** start Records supplied **

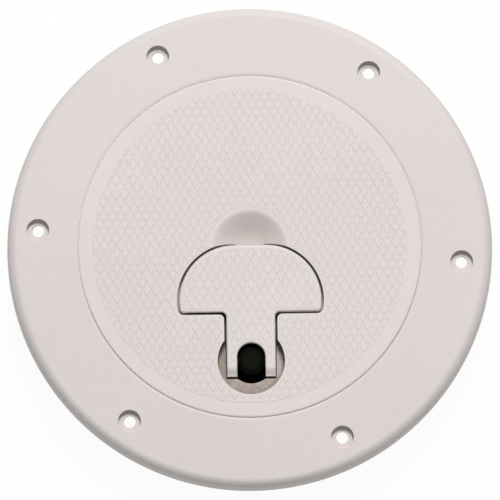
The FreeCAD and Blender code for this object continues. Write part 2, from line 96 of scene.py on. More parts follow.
class Value:
    """A shader socket; every operator and method used on it adds a node."""

    def __init__(self, recipe: "Recipe", socket: bpy.types.NodeSocket) -> None:
        """Keeps the recipe and the socket."""
        self.recipe = recipe
        self.socket = socket

    def math(self, operation: str, *terms: "Value | float", clamp: bool = False) -> "Value":
        """Adds one Math node.

        Args:
            operation: name of the Math operation.
            terms: what fills the node's inputs, in order.
            clamp: whether the result is held between 0 and 1.

        Returns:
            The node's result.
        """
        settings = {"operation": operation, "use_clamp": clamp}
        return self.recipe.value("ShaderNodeMath", settings, dict(enumerate(terms)))

    def __add__(self, other: "Value | float") -> "Value":
        """Sum."""
        return self.math("ADD", self, other)

    __radd__ = __add__

    def __sub__(self, other: "Value | float") -> "Value":
        """Difference."""
        return self.math("SUBTRACT", self, other)

    def __rsub__(self, other: float) -> "Value":
        """Difference with the value on the right."""
        return self.math("SUBTRACT", other, self)

    def __mul__(self, other: "Value | float") -> "Value":
        """Product."""
        return self.math("MULTIPLY", self, other)

    def size(self) -> "Value":
        """The value without its sign."""
        return self.math("ABSOLUTE", self)

    def root(self) -> "Value":
        """Square root."""
        return self.math("SQRT", self)

    def wave(self) -> "Value":
        """Sine."""
        return self.math("SINE", self)

    def held(self) -> "Value":
        """The value held between 0 and 1."""
        return self.math("ADD", self, 0.0, clamp=True)

    def rise(self, low: float, high: float) -> "Value":
        """Smooth step from 0 at low to 1 at high, and the other way where low is the larger.

        Args:
            low: where the step gives 0.
            high: where the step gives 1.

        Returns:
            The stepped value.
        """
        settings = {"interpolation_type": "SMOOTHSTEP"}
        values = {"Value": self, "From Min": low, "From Max": high}
        return self.recipe.value("ShaderNodeMapRange", settings, values)

    def moved(self, scale: Point = (1.0, 1.0, 1.0), location: Point = (0.0, 0.0, 0.0),
              turn: float = 0.0) -> "Value":
        """Coordinates scaled, turned about Z and moved."""
        values = {"Vector": self, "Scale": scale, "Location": location,
                  "Rotation": (0.0, 0.0, turn)}
        return self.recipe.value("ShaderNodeMapping", None, values)

    def noise(self, scale: float, detail: float = 2.0, rough: float = 0.5) -> "Value":
        """Fractal noise between 0 and 1 at these coordinates."""
        values = {"Vector": self, "Scale": scale, "Detail": detail, "Roughness": rough}
        return self.recipe.value("ShaderNodeTexNoise", None, values, "Fac")


@dataclass
class Place:
    """Object coordinates of a surface point, in metres."""

    vector: Value
    x: Value
    y: Value
    z: Value

    def radius(self, centre_x: float = 0.0, centre_y: float = 0.0) -> Value:
        """Distance from an upright line."""
        dx, dy = self.x - centre_x, self.y - centre_y
        return (dx * dx + dy * dy).root()

    def below(self, shallow: float, deep: float) -> Value:
        """Smooth step from 0 to 1 between two depths under the top, in millimetres."""
        return self.z.rise(TOP - shallow * MM, TOP - deep * MM)

    def nowhere(self) -> Value:
        """A mask that is 0 all over."""
        return self.z * 0.0


class Recipe:
    """The node tree of one procedural material or world."""

    def __init__(self, owner: Material | bpy.types.World) -> None:
        """Empties the owner's node tree."""
        self.owner = owner
        owner.use_nodes = True
        self.tree = owner.node_tree
        self.tree.nodes.clear()

    def node(self, kind: str, settings: dict | None = None,
             values: dict | None = None) -> bpy.types.Node:
        """Adds a node.

        Args:
            kind: the node's type.
            settings: properties that are set first.
            values: numbers, colours or Values for the inputs, by name or index.

        Returns:
            The new node.
        """
        made = self.tree.nodes.new(kind)
        for key, setting in (settings or {}).items():
            setattr(made, key, setting)
        for key, value in (values or {}).items():
            if isinstance(value, Value):
                self.tree.links.new(value.socket, made.inputs[key])
            else:
                made.inputs[key].default_value = value
        return made

    def value(self, kind: str, settings: dict | None = None, values: dict | None = None,
              output: str | int = 0) -> Value:
        """Adds a node and returns one of its outputs."""
        return Value(self, self.node(kind, settings, values).outputs[output])

    def place(self) -> Place:
        """Object coordinates, whole and as three numbers."""
        vector = self.value("ShaderNodeTexCoord", output="Object")
        split = self.node("ShaderNodeSeparateXYZ", None, {0: vector})
        return Place(vector, *(Value(self, split.outputs[i]) for i in range(3)))

    def blend(self, factor: Value, first: "Value | Colour", second: "Value | Colour") -> Value:
        """Mixes two colours.

        Args:
            factor: 0 gives the first colour and 1 the second.
            first: a colour or a link.
            second: a colour or a link.

        Returns:
            The mixed colour.
        """
        settings = {"data_type": "RGBA", "clamp_factor": True}
        return self.value("ShaderNodeMix", settings, {0: factor, 6: first, 7: second}, 2)

    def bump(self, height: Value, distance: float, strength: float = 1.0,
             under: Value | None = None) -> Value:
        """Bump normal from a height, over an earlier normal if one is given."""
        values = {"Height": height, "Distance": distance, "Strength": strength}
        if under is not None:
            values["Normal"] = under
        return self.value("ShaderNodeBump", None, values, "Normal")

    def finish(self, **inputs: "Value | float | Colour") -> Material:
        """Adds the surface shader.

        Args:
            inputs: sockets of the surface shader, with underscores for spaces.

        Returns:
            The finished material.
        """
        named = {key.replace("_", " "): value for key, value in inputs.items()}
        shader = self.value("ShaderNodeBsdfPrincipled", None, named)
        self.node("ShaderNodeOutputMaterial", None, {"Surface": shader})
        return self.owner


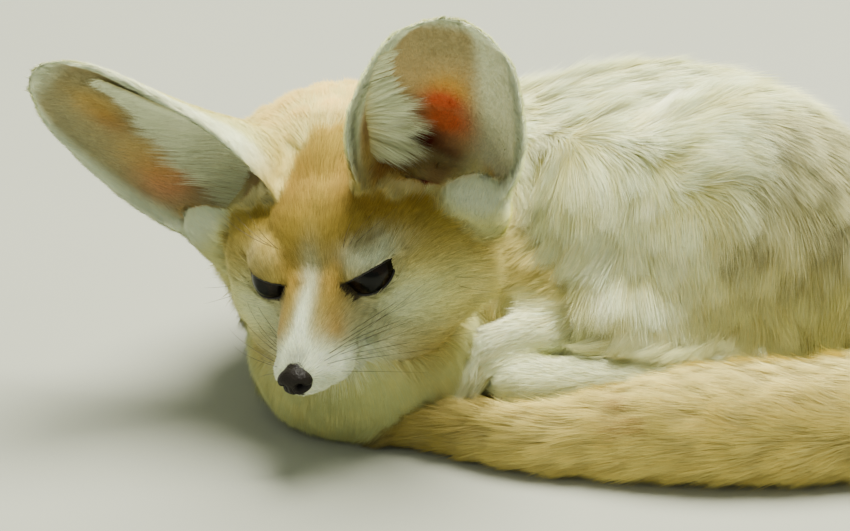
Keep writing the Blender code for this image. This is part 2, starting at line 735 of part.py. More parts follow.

** end Records supplied **

Stated goal - Write out the full set of records exactly as given.

Exercise solution -
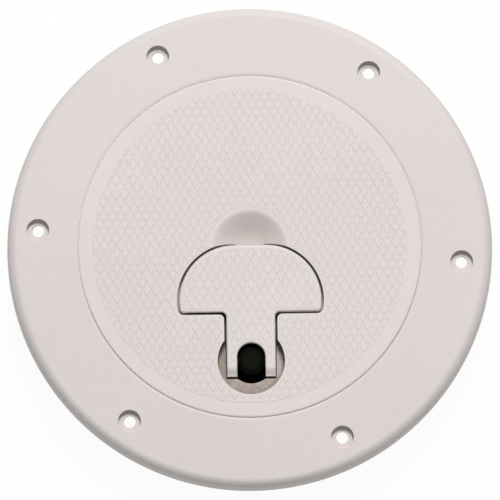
The FreeCAD and Blender code for this object continues. Write part 2, from line 96 of scene.py on. More parts follow.
class Value:
    """A shader socket; every operator and method used on it adds a node."""

    def __init__(self, recipe: "Recipe", socket: bpy.types.NodeSocket) -> None:
        """Keeps the recipe and the socket."""
        self.recipe = recipe
        self.socket = socket

    def math(self, operation: str, *terms: "Value | float", clamp: bool = False) -> "Value":
        """Adds one Math node.

        Args:
            operation: name of the Math operation.
            terms: what fills the node's inputs, in order.
            clamp: whether the result is held between 0 and 1.

        Returns:
            The node's result.
        """
        settings = {"operation": operation, "use_clamp": clamp}
        return self.recipe.value("ShaderNodeMath", settings, dict(enumerate(terms)))

    def __add__(self, other: "Value | float") -> "Value":
        """Sum."""
        return self.math("ADD", self, other)

    __radd__ = __add__

    def __sub__(self, other: "Value | float") -> "Value":
        """Difference."""
        return self.math("SUBTRACT", self, other)

    def __rsub__(self, other: float) -> "Value":
        """Difference with the value on the right."""
        return self.math("SUBTRACT", other, self)

    def __mul__(self, other: "Value | float") -> "Value":
        """Product."""
        return self.math("MULTIPLY", self, other)

    def size(self) -> "Value":
        """The value without its sign."""
        return self.math("ABSOLUTE", self)

    def root(self) -> "Value":
        """Square root."""
        return self.math("SQRT", self)

    def wave(self) -> "Value":
        """Sine."""
        return self.math("SINE", self)

    def held(self) -> "Value":
        """The value held between 0 and 1."""
        return self.math("ADD", self, 0.0, clamp=True)

    def rise(self, low: float, high: float) -> "Value":
        """Smooth step from 0 at low to 1 at high, and the other way where low is the larger.

        Args:
            low: where the step gives 0.
            high: where the step gives 1.

        Returns:
            The stepped value.
        """
        settings = {"interpolation_type": "SMOOTHSTEP"}
        values = {"Value": self, "From Min": low, "From Max": high}
        return self.recipe.value("ShaderNodeMapRange", settings, values)

    def moved(self, scale: Point = (1.0, 1.0, 1.0), location: Point = (0.0, 0.0, 0.0),
              turn: float = 0.0) -> "Value":
        """Coordinates scaled, turned about Z and moved."""
        values = {"Vector": self, "Scale": scale, "Location": location,
                  "Rotation": (0.0, 0.0, turn)}
        return self.recipe.value("ShaderNodeMapping", None, values)

    def noise(self, scale: float, detail: float = 2.0, rough: float = 0.5) -> "Value":
        """Fractal noise between 0 and 1 at these coordinates."""
        values = {"Vector": self, "Scale": scale, "Detail": detail, "Roughness": rough}
        return self.recipe.value("ShaderNodeTexNoise", None, values, "Fac")


@dataclass
class Place:
    """Object coordinates of a surface point, in metres."""

    vector: Value
    x: Value
    y: Value
    z: Value

    def radius(self, centre_x: float = 0.0, centre_y: float = 0.0) -> Value:
        """Distance from an upright line."""
        dx, dy = self.x - centre_x, self.y - centre_y
        return (dx * dx + dy * dy).root()

    def below(self, shallow: float, deep: float) -> Value:
        """Smooth step from 0 to 1 between two depths under the top, in millimetres."""
        return self.z.rise(TOP - shallow * MM, TOP - deep * MM)

    def nowhere(self) -> Value:
        """A mask that is 0 all over."""
        return self.z * 0.0


class Recipe:
    """The node tree of one procedural material or world."""

    def __init__(self, owner: Material | bpy.types.World) -> None:
        """Empties the owner's node tree."""
        self.owner = owner
        owner.use_nodes = True
        self.tree = owner.node_tree
        self.tree.nodes.clear()

    def node(self, kind: str, settings: dict | None = None,
             values: dict | None = None) -> bpy.types.Node:
        """Adds a node.

        Args:
            kind: the node's type.
            settings: properties that are set first.
            values: numbers, colours or Values for the inputs, by name or index.

        Returns:
            The new node.
        """
        made = self.tree.nodes.new(kind)
        for key, setting in (settings or {}).items():
            setattr(made, key, setting)
        for key, value in (values or {}).items():
            if isinstance(value, Value):
                self.tree.links.new(value.socket, made.inputs[key])
            else:
                made.inputs[key].default_value = value
        return made

    def value(self, kind: str, settings: dict | None = None, values: dict | None = None,
              output: str | int = 0) -> Value:
        """Adds a node and returns one of its outputs."""
        return Value(self, self.node(kind, settings, values).outputs[output])

    def place(self) -> Place:
        """Object coordinates, whole and as three numbers."""
        vector = self.value("ShaderNodeTexCoord", output="Object")
        split = self.node("ShaderNodeSeparateXYZ", None, {0: vector})
        return Place(vector, *(Value(self, split.outputs[i]) for i in range(3)))

    def blend(self, factor: Value, first: "Value | Colour", second: "Value | Colour") -> Value:
        """Mixes two colours.

        Args:
            factor: 0 gives the first colour and 1 the second.
            first: a colour or a link.
            second: a colour or a link.

        Returns:
            The mixed colour.
        """
        settings = {"data_type": "RGBA", "clamp_factor": True}
        return self.value("ShaderNodeMix", settings, {0: factor, 6: first, 7: second}, 2)

    def bump(self, height: Value, distance: float, strength: float = 1.0,
             under: Value | None = None) -> Value:
        """Bump normal from a height, over an earlier normal if one is given."""
        values = {"Height": height, "Distance": distance, "Strength": strength}
        if under is not None:
            values["Normal"] = under
        return self.value("ShaderNodeBump", None, values, "Normal")

    def finish(self, **inputs: "Value | float | Colour") -> Material:
        """Adds the surface shader.

        Args:
            inputs: sockets of the surface shader, with underscores for spaces.

        Returns:
            The finished material.
        """
        named = {key.replace("_", " "): value for key, value in inputs.items()}
        shader = self.value("ShaderNodeBsdfPrincipled", None, named)
        self.node("ShaderNodeOutputMaterial", None, {"Surface": shader})
        return self.owner


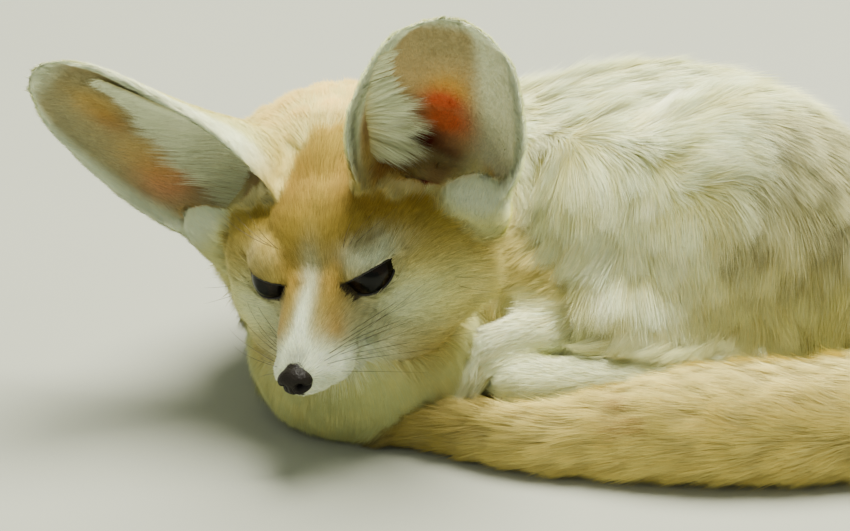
Keep writing the Blender code for this image. This is part 2, starting at line 735 of part.py. More parts follow.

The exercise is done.